Same SEO elements, different URLs on same domain
Finally, some sites have what I like to call “near duplicates”. These are usually seen on ecommerce and marketplace websites that generally have thousands to tens or hundreds of thousands of products listed.
Some examples of this are:
- Color variations of products, such as a page for “white nike boost” and “black nike boost”
- Products named the same thing by different creators (such as on Amazon or another marketplace);
Google attempts to address this in their duplicate content guidelines with the following:
Minimize similar content: If you have many pages that are similar, consider expanding each page or consolidating the pages into one. For instance, if you have a travel site with separate pages for two cities, but the same information on both pages, you could either merge the pages into one page about both cities or you could expand each page to contain unique content about each city.

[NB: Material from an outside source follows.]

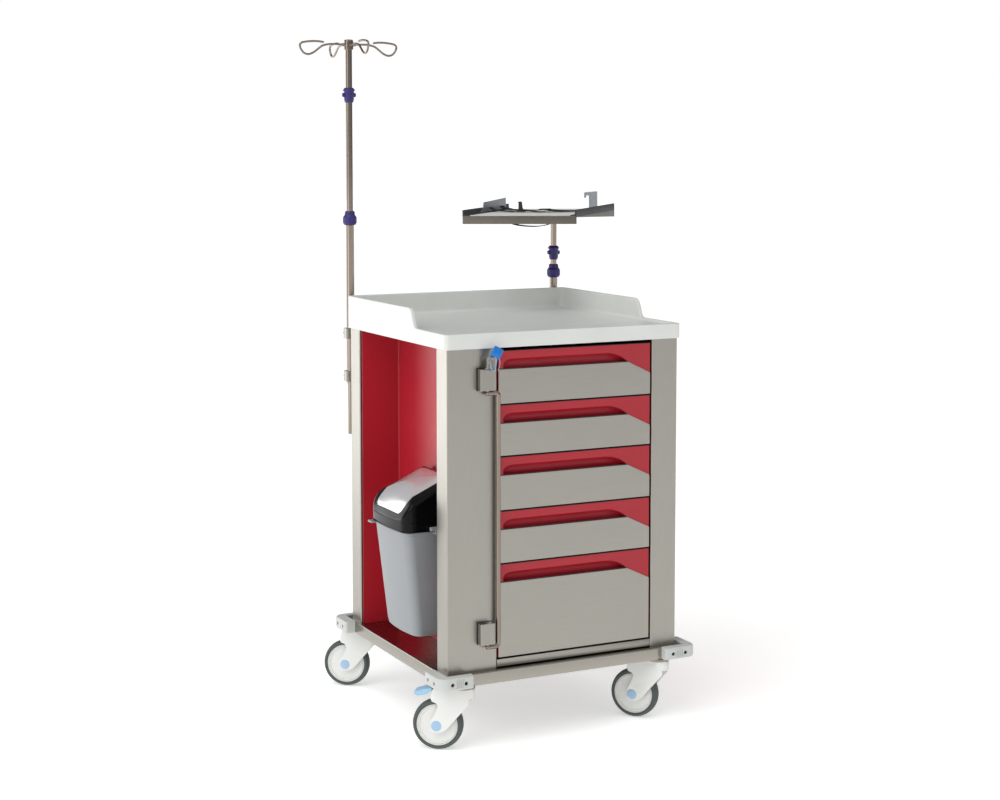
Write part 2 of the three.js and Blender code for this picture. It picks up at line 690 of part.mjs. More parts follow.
place("tray_strap", trayStrap(), WEBBING, tray);

// ---------------------------------------------------------------- waste bin

// One level of the bin: a rounded rectangle between a front and a back face, with a bowed front.
function binRing(z, front, width, inset, count = 5) {
  const back = BIN.back - inset;
  const [x0, y0] = [front + inset, width / 2 - inset];
  const r = 26 - inset;
  const shape = new THREE.Shape();
  shape.moveTo(back, BIN.y + y0);
  shape.lineTo(x0 + r, BIN.y + y0);
  shape.quadraticCurveTo(x0 + 4, BIN.y + y0, x0 + 2, BIN.y + y0 - r);
  shape.quadraticCurveTo(x0 - 8, BIN.y, x0 + 2, BIN.y - y0 + r);
  shape.quadraticCurveTo(x0 + 4, BIN.y - y0, x0 + r, BIN.y - y0);
  shape.lineTo(back, BIN.y - y0);
  return shape.getPoints(count).map((p) => [p.x, p.y, z]);
}

function bucket() {
  const { frontTop, frontBottom, bottom, rim } = BIN;
  const { top: wideTop, bottom: wideBottom } = BIN_WIDTH;
  const lip = 5;
  return skin([
    binRing(bottom, frontBottom + 4, wideBottom - 8, 0),
    binRing(bottom + 4, frontBottom, wideBottom, 0),
    binRing(rim - 12, frontTop + 1, wideTop - 2, 0),
    binRing(rim - 12, frontTop + 1 - lip, wideTop - 2 + 2 * lip, 0),
    binRing(rim, frontTop - lip, wideTop + 2 * lip, 0),
    binRing(rim, frontTop, wideTop, BIN_WALL),
    binRing(bottom + BIN_WALL + 1, frontBottom, wideBottom, BIN_WALL),
  ]);
}

// The rim's rear edge stands over the bracket, which is how the bin hangs.
function bucketWithHanger() {
  const { back, rim, y } = BIN;
  const hanger = box(back - 2, BAY.wallX - 0.8, y - 45, y + 45, rim - 3, rim);
  return join(bucket(), hanger);
}

place("bin_bucket", bucketWithHanger(), BIN_GREY);
place("bin_bracket", box(-218.5, BAY.wallX - GAP, BIN.y - 50, BIN.y + 50, BIN.rim - 70, BIN.rim - 3.3), STEEL);

// The lid's side outline (x, z): a low nose, a long rounded slope and a flat back.
function lidOutline(inset) {
  const { back, frontTop, rim, top } = BIN;
  const [x0, x1, z1] = [frontTop + 3 + inset, back - 1 - inset, top - inset];
  const shape = new THREE.Shape();
  shape.moveTo(x0, rim + GAP - (inset > 0 ? 2 : 0));
  shape.lineTo(x1, rim + GAP - (inset > 0 ? 2 : 0));
  shape.lineTo(x1, z1);
  shape.lineTo(x1 - 26, z1);
  shape.bezierCurveTo(x1 - 80, z1, x0 + 12, z1 - 50, x0, rim + 38);
  return shape;
}

const FLAP = { half: 76, clear: 1.6, tilt: 0.72, length: 148, axisX: -312, axisZ: 606 };

// A slab-shaped window region, tilted with the lid's slope, in which the flap swings.
function flapRegion(halfWidth, length) {
  const region = box(-length / 2, length / 2, -halfWidth, halfWidth, -30, 90);
  return region.rotateY(-FLAP.tilt).translate(FLAP.axisX, BIN.y, FLAP.axisZ);
}

const lidHalf = BIN_WIDTH.top / 2 - 3;
const lidShell = () =>
  cut(
    prismY(lidOutline(0), BIN.y - lidHalf, BIN.y + lidHalf),
    prismY(lidOutline(BIN_WALL), BIN.y - lidHalf + BIN_WALL, BIN.y + lidHalf - BIN_WALL),
  );

place("bin_lid", cut(lidShell(), flapRegion(FLAP.half, FLAP.length)), GLOSS_BLACK);

const flapSolid = solidOf(lidShell()).intersect(
  solidOf(flapRegion(FLAP.half - FLAP.clear, FLAP.length - 2 * FLAP.clear)),
);
place("bin_flap", geometryOf(flapSolid), FLAP_SILVER);

// ---------------------------------------------------------------- the whole trolley's frame

// The origin is on the floor, in the middle of the trolley's whole box.
trolley.updateMatrixWorld(true);
const extent = new THREE.Box3().setFromObject(trolley, true);
const middle = extent.getCenter(new THREE.Vector3());
trolley.position.set(-middle.x, -middle.y, 0);
trolley.updateMatrixWorld(true);

export default trolley;
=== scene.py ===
"""The looks of an emergency trolley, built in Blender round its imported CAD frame.

Shapes are written in millimetres about the body's vertical centre line, with +X to the trolley's
right, +Y to its back and +Z up. Each piece is placed in the row frame, in metres, as it is made.
"""

import json
import math
from collections import namedtuple

import bmesh
import bpy
from mathutils import Matrix, Vector
from mathutils.geometry import tessellate_polygon


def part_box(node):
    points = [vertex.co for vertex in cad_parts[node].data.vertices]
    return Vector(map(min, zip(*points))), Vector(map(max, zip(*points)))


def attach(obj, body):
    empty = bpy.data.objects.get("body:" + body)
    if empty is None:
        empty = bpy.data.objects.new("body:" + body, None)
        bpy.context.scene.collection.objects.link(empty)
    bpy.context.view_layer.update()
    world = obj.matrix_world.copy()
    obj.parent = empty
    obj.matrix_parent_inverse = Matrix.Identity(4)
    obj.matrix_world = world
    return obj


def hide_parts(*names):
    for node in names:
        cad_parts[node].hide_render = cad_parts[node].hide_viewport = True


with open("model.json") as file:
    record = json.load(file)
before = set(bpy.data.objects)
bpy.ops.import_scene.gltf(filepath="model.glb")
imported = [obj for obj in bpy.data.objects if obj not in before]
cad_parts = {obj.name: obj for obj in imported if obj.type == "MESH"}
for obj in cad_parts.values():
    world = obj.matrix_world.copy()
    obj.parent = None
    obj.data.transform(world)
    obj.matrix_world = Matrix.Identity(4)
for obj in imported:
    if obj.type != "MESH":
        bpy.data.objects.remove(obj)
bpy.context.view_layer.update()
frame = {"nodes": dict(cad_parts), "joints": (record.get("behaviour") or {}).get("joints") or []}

# ---------------------------------------------------------------- places, from the frame

base_low, base_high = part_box("base_frame")
middle = (base_low + base_high) / 2
BODY_FRAME = Matrix.Translation((middle.x, middle.y, 0)) @ Matrix.Scale(0.001, 4)
TO_BODY = BODY_FRAME.inverted()
JOINTS = {joint["name"]: joint for joint in frame["joints"]}

CORNERS = {
    "front_left": (-1, -1),
    "front_right": (1, -1),
    "rear_left": (-1, 1),
    "rear_right": (1, 1),
}
SHEET = 1.5  # folded steel
BEND = 3  # outer radius of a fold
FACING_BACK = Matrix.Rotation(-math.pi / 2, 4, "X")  # turns what stands up on Z towards the back
TRAY_TURN = math.radians(-44.5)
TRAY_SAG = (0.7, -0.8)  # degrees about the tray's own axes: it hangs a little low at the front left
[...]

I am talking about a larger issue here which is usually one of a lackluster information architecture to help a) users navigate through the site and b) search engines to organize the site and index all of the products contained on the site.
An ecommerce site might have both of these:
These are two separate URLs with different products, but the same elements used primarily in ranking (title, URL, H1, etc). So which should rank for “product title best”?
The answer is who knows.
To solve this problem, the site should build out a category page to target that term. They should create something like “site.com/category/product-title-best” that then links down to both of these products. Both of these products should also link back to the category via breadcrumb links which help the search engines figure out the site’s information hierarchy.
What about you? What misunderstandings do you have or have you had or heard around duplicate content that you would like to debunk?